New Delhi/Mumbai — India is likely to receive normal monsoon rainfall in 2023, the state-run weather office said on Tuesday, the fifth consecutive year of normal or above-normal summer rains that spur farm and overall economic growth in Asia’s third-biggest economy.

A spell of good rains could lift farm and wider economic growth and help bring down food price inflation, which jumped in recent months and prompted the central bank to raise lending rates.

Ample farm production could allow India to lift curbs imposed on exports of sugar, wheat and rice. India is the world’s second-biggest producer of those three staples, and the biggest importer of palm oil, soybean oil and sunflower oil.

The rains, which usually lash the southern tip of Kerala state from about June 1 and retreat by September, are expected to come to 96% of the long-term average in 2023, said M Ravichandran, secretary at the ministry of earth sciences.

The India meteorological department (IMD) defines average, or normal, rainfall as ranging between 96% and 104% of a 50-year average of 87cm for the four-month season.

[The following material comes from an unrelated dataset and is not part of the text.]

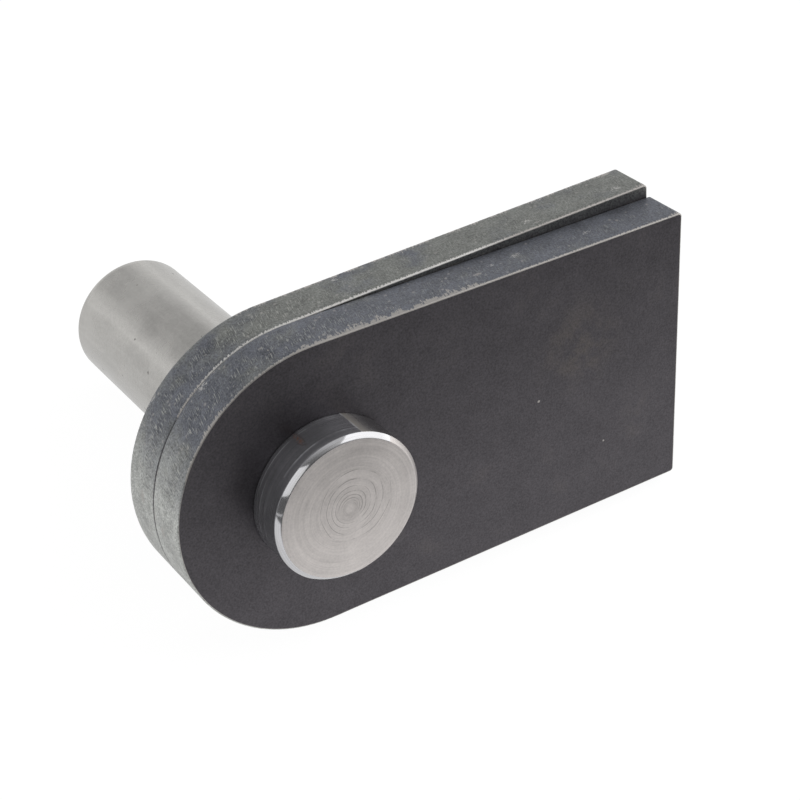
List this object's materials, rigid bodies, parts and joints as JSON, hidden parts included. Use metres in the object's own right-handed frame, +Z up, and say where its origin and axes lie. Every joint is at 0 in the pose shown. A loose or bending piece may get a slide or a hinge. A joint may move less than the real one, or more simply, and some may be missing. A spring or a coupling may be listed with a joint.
{
  "type": "cylinder mount",
  "caption": "Weld-on cylinder mount: like round-ended steel plates hang loose on a headed steel pin whose free shank takes the cylinder's eye.",
  "frame": {"origin": "on the pin's axis, halfway along its free shank, where the centre of the cylinder's eye sits", "axes": "+X along the level rear plate towards its square weld end, +Y away from the pin's head, +Z up from the table. The part lies as it comes to rest, tipped back by 15.86 degrees about X onto the tip of its shank, so the pin points along (0, 0.9619, -0.2732)"},
  "size_m": [0.1921, 0.1544, 0.1061],
  "materials": {
    "plate_steel": "dark mill scale on the flats, grey cut edges worn bright along their corners",
    "pin_steel": "turned bare steel, satin shank and head face, bright chamfer"
  },
  "bodies": {
    "rear_plate": {"rear_plate": "plate_steel"},
    "pin": {"pin": "pin_steel"},
    "front_plate": {"front_plate": "plate_steel"}
  },
  "joints": [
    {"name": "pin_slide", "type": "slide", "parent": "rear_plate", "child": "pin", "axis": [0, -0.9619, 0.2732], "range_m": [0, 0.1]},
    {"name": "front_plate_turn", "type": "hinge", "parent": "pin", "child": "front_plate", "pos_m": [0, -0.07187, 0.02041], "axis": [0, -0.9619, 0.2732], "continuous": true}
  ]
}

Private weather forecasting agency Skymet forecast on Monday that India could get below-normal monsoon rains in 2023, with an increasing likelihood of El Nino, which typically brings dry weather to Asia. However, IMD director-general Mrutyunjay Mohapatra said El Nino could affect monsoon rainfall in the second half of the season, but other factors — such as sea temperature changes known as the Indian Ocean Dipole — favour good rainfall.

“All El Nino years are not bad monsoon years. About 40% of the El Nino years in the past were years with normal or above-normal monsoon rainfall,” Mohapatra said.

For the first time in more than two decades, India would experience average or above-average rainfall for five consecutive years, IMD data showed.

El Nino weather is unlikely to have any effect on the production of summer-sowed crops and there is no need to worry about the sowing pattern, Ravichandran said. But below-normal monsoon rainfall could have a “significant impact” on India’s inflation, which the central bank and federal government have been trying to bring down, said Rajani Sinha, chief economist at CareEdge.

“The impact would be compounded on the back of existing macro [economic] conditions in India, wherein food, cereal and milk inflation is elevated, inflationary expectations are high, and core inflation continues to stay higher,” Sinha said.

The government is unlikely to change export policies before farmers harvest another bumper crop in the 2023/24 cycle, starting from June, said a Mumbai-based dealer with a global trading firm.

Mohapatra warned that cotton, soybean and sugar cane growing areas in the central and western parts of the country could receive normal to below-normal rainfall.